Education is the key to success. This axiom seems so intuitive that the idea of a major segment of a country’s population excluding itself from basic education seems ridiculous. Could you imagine schools that deny thousands of students access to subjects that would give them the tools to work and support themselves? That is exactly what is happening here in the state-funded Haredi (ultra-Orthodox) school system.
In Israel all students, regardless of gender or religious background, are required to take and pass the State’s basic curriculum. This includes courses like math, science, Hebrew, and English. Studying these subjects is important and it is the law. Schools are not supposed to receive State funding unless the basic curriculum is taught. In spite of this law, the Haredi school system ignores this requirement to the detriment of their students.
Currently, Haredi Jews make up around 9% of Israel’s total population, and they are 21% of the students in Israel’s primary schools. In Jerusalem, nearly 50% of the students in primary schools are Haredi. This means that tens of thousands of male students are not learning what the law, and common sense, requires.
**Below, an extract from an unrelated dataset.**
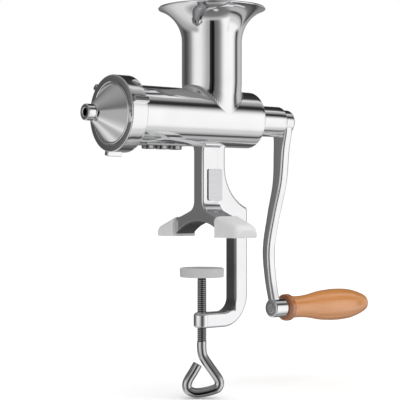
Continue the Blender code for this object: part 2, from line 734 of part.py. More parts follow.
def make_clamp_frame():
    """Leg, spine, lower jaw and the two limbs under the leg, as one casting."""
    side = Matrix(((1, 0, 0, 0), (0, 0, -1, 0), (0, 1, 0, 0), (0, 0, 0, 1)))
    frame = plate("clamp_frame", side_outline(), PLATE_HALF, PLATE_EDGE, STEEL, side)
    middle_x = (LIMB_FRONT_X + LIMB_REAR_X) / 2
    front = Matrix(((0, 0, 1, middle_x), (1, 0, 0, 0), (0, 1, 0, 0), (0, 0, 0, 1)))
    limbs = plate("limbs", front_outline(), (LIMB_REAR_X - LIMB_FRONT_X) / 2, 1.2 * MM, None, front)
    nose = turned(
        "jaw_end",
        [
            (0.0, JAW_TOP_Z + 0.1 * MM),
            (PLATE_HALF - 1.0 * MM, JAW_TOP_Z + 0.1 * MM),
            (PLATE_HALF + 0.1 * MM, JAW_TOP_Z - 1.1 * MM),
            (PLATE_HALF + 0.1 * MM, JAW_LOW_Z + 1.1 * MM),
            (PLATE_HALF - 1.0 * MM, JAW_LOW_Z - 0.1 * MM),
            (0.0, JAW_LOW_Z - 0.1 * MM),
        ],
        None,
        (0.0, 0.0, 0.0),
        (0.0, 0.0, 0.0),
        sides=SMALL,
        closed=False,
    )
    combine(frame, limbs, nose, operation="UNION")
    jaw_middle = Matrix.Translation((0.0, 0.0, (JAW_TOP_Z + JAW_LOW_Z) / 2))
    tapping = rods("jaw_tapping", [jaw_middle], SCREW_R + GAP, 40 * MM, SMALL)
    return combine(frame, barrel_clearance("leg_saddle"), tapping)


def cap_height(y):
    """Height of a foot cap's sloping top at a sideways place."""
    share = (y - CAP_MOUTH_Y) / (CAP_TOE_Y - CAP_MOUTH_Y)
    return CAP_MOUTH[1] + share * (CAP_TOE[1] - CAP_MOUTH[1])


def wedge(side, ends, low_z):
    """A six-sided wedge; each end is its sideways place, low x, high x and top height."""
    solid = bmesh.new()
    bmesh.ops.create_cube(solid, size=2.0)
    for vert in solid.verts:
        y, low_x, high_x, top = ends[1] if vert.co.y > 0 else ends[0]
        x = high_x if vert.co.x > 0 else low_x
        vert.co = (x, side * y, top if vert.co.z > 0 else low_z)
    if side < 0:
        bmesh.ops.reverse_faces(solid, faces=solid.faces)
    return solid


def make_foot_caps():
    """A soft wedge-shaped cap over each limb's tenon."""
    for name, side, mouth_y in (("foot_cap_near", -1.0, CAP_MOUTH_Y), ("foot_cap_far", 1.0, FAR_MOUTH_Y)):
        ends = []
        for y, half_width in ((mouth_y, CAP_MOUTH[0]), (CAP_TOE_Y, CAP_TOE[0])):
            ends.append((y, CAP_MIDDLE_X - half_width, CAP_MIDDLE_X + half_width, cap_height(y)))
        solid = wedge(side, ends, 0.0)
        ridges = [e for e in solid.edges if sum(v.co.z > 5 * MM for v in e.verts) == 2]
        ridges = [e for e in ridges if abs(e.verts[0].co.x - e.verts[1].co.x) < 5 * MM]
        bmesh.ops.bevel(solid, geom=ridges, offset=CAP_ROUND, segments=5, profile=0.5, affect="EDGES")
        toe = [e for e in solid.edges if all(abs(v.co.y) > CAP_TOE_Y - 0.1 * MM for v in e.verts)]
        bmesh.ops.bevel(solid, geom=toe, offset=1.2 * MM, segments=2, profile=0.5, affect="EDGES")
        mesh = bpy.data.meshes.new(name)
        solid.to_mesh(mesh)
        solid.free()
        cap = finish(bpy.data.objects.new(name, mesh), name, WHITE)
        combine(cap, tenon_cutter(name + "_socket", side, mouth_y))


def tenon_cutter(name, side, mouth_y):
    """The tenon's shape with a gap all round, open past the cap's mouth."""
    ends = []
    for y in (mouth_y - 4 * MM, TENON_END_Y + GAP):
        ends.append((y, LIMB_FRONT_X - GAP, LIMB_REAR_X + GAP, tenon_top(y) + 1.5 * GAP))
    solid = wedge(side, ends, TENON_LOW_Z - GAP)
    mesh = bpy.data.meshes.new(name)
    solid.to_mesh(mesh)
    solid.free()
    return finish(bpy.data.objects.new(name, mesh), name, None, "cutters")


def make_name_plate():
    low_x, high_x, low_z, high_z = PLATE_LABEL
    side = Matrix(
        (
            (1, 0, 0, (low_x + high_x) / 2),
            (0, 0, -1, -PLATE_HALF - GAP - LABEL_THICK / 2),
            (0, 1, 0, (low_z + high_z) / 2),
            (0, 0, 0, 1),
        )
    )
    half_x = (high_x - low_x) / 2
    half_z = (high_z - low_z) / 2
    corner = 2.0 * MM
    outline = []
    for sign_x, sign_z, start in ((1, 1, 0), (-1, 1, 90), (-1, -1, 180), (1, -1, 270)):
        outline += arc(sign_x * (half_x - corner), sign_z * (half_z - corner), corner, start, start + 90, 3)
    return plate("name_plate", outline, LABEL_THICK / 2, 0.15 * MM, STEEL, side)


def make_pad_cap():
    outline = [
        (0.0, PAD_TOP_Z),
        (PAD_R - 1.8 * MM, PAD_TOP_Z),
        *arc(PAD_R - 1.6 * MM, PAD_TOP_Z - 1.8 * MM, 1.6 * MM, 75, 0, 3),
        (PAD_R - 0.3 * MM, PAD_LOW_Z + 1.2 * MM),
        (PAD_R - 1.5 * MM, PAD_LOW_Z),
        (PAD_POCKET_R, PAD_LOW_Z),
        (PAD_POCKET_R, -34.9 * MM),
        (0.0, -34.9 * MM),
    ]
    return turned("pad_cap", outline, WHITE, (0.0, 0.0, 0.0), (0.0, 0.0, 0.0), closed=False)


def make_clamp_screw():
    """A threaded rod whose lower end is bent into a closed loop to turn it by."""
    start_z = PAD_LOW_Z - GAP
    bend = [(across, z) for across, z in smooth(LOOP_ROUTE, 2)]
    route = [(0.0, start_z), (0.0, -76.0 * MM), *bend]
    curve = bpy.data.curves.new("clamp_screw", "CURVE")
    curve.dimensions = "3D"
    curve.bevel_depth = SCREW_R
    curve.bevel_resolution = 3
    curve.use_fill_caps = True
    spline = curve.splines.new("POLY")
    spline.points.add(len(route) - 1)
    for point, (across, z) in zip(spline.points, route):
        point.co = (across, 0.0, z, 1.0)
    turn = Matrix.Rotation(LOOP_TURN, 4, "Z")
    screw = as_mesh(bpy.data.objects.new("clamp_screw", curve), "clamp_screw", STEEL, turn)
    spigot_top = -35.3 * MM
    middle = Matrix.Translation((0.0, 0.0, (spigot_top + start_z - 5 * MM) / 2))
    spigot = rods("screw_spigot", [middle], SPIGOT_R, spigot_top - start_z + 5 * MM, 16)
    return combine(screw, spigot, operation="UNION")


def main():
    clear_scene()
    make_barrel()
    make_hopper()
    make_juice_outlet()
    make_lock_ring()
    make_end_cap()
    make_pulp_nozzle()
    make_rings()
    make_strainer()
    make_rear_bush()
    make_auger()
    make_crank_arm()
    make_hub_screw()
    make_grip_bolt()
    make_wooden_grip()
    make_clamp_frame()
    make_foot_caps()
    make_name_plate()
    make_pad_cap()
    make_clamp_screw()


main()
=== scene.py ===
"""Looks of the hand-cranked auger juicer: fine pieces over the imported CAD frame.

Every object is in metres. +X runs along the barrel towards the crank and +Z is up.
"""

import math

import bpy
from mathutils import Matrix, Vector


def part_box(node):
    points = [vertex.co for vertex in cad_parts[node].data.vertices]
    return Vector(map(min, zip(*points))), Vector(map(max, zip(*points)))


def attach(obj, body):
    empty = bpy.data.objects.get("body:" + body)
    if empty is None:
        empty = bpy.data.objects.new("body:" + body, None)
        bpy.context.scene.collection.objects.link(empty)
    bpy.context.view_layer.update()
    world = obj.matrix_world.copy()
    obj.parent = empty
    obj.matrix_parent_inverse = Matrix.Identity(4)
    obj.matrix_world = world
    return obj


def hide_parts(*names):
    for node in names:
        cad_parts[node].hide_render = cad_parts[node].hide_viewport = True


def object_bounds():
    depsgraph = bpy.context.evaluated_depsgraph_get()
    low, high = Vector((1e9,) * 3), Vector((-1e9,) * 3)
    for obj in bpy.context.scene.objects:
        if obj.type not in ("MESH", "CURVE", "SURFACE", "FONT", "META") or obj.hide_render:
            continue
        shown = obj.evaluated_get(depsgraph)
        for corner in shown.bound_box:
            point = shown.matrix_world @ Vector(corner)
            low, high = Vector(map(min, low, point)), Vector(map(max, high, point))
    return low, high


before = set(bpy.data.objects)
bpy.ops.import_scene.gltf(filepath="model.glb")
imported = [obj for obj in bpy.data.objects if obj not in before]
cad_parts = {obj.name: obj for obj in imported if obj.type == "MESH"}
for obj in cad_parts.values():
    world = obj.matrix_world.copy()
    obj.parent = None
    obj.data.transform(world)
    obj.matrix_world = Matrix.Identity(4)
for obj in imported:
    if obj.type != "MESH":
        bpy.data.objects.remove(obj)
CAD_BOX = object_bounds()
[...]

Israel has a “knowledge economy” and its continued health and growth depends on the next generations of Israelis being equipped to participate. Ultra-Orthodox women, who do learn the basic curriculum in their schools, are able to work in Israeli high-tech firms and other jobs. Haredi men, who do not study the basic curriculum, are locked out of these jobs and condemned to needing public assistance to support themselves and their large families. With 50% of the male students in Jerusalem not being prepared to contribute to the workforce, it will not be long before Israel’s growth will collapse on itself.
We at the Israel Religious Action Center (IRAC) have made equality in education a key component of our work for the coming year. Thanks to a recent petition filed by our attorneys the Supreme Court has ordered the Ministry of Education to formulate a plan in the next 100 days for standardized tests in the Haredi school system. This is an important first step in leveling the playing field for all Israeli students
Past governments have allowed the Haredi sector to deny their male students exposure to secular subjects like English for too long. As Prime Minister Netanyahu negotiates with the different political parties, we want to make it known that it is time for all schools to teach the basic curriculum.
Anat Hoffman is executive director of the Israel Religious Action Center, the legal and advocacy arm of the Reform Movement in Israel.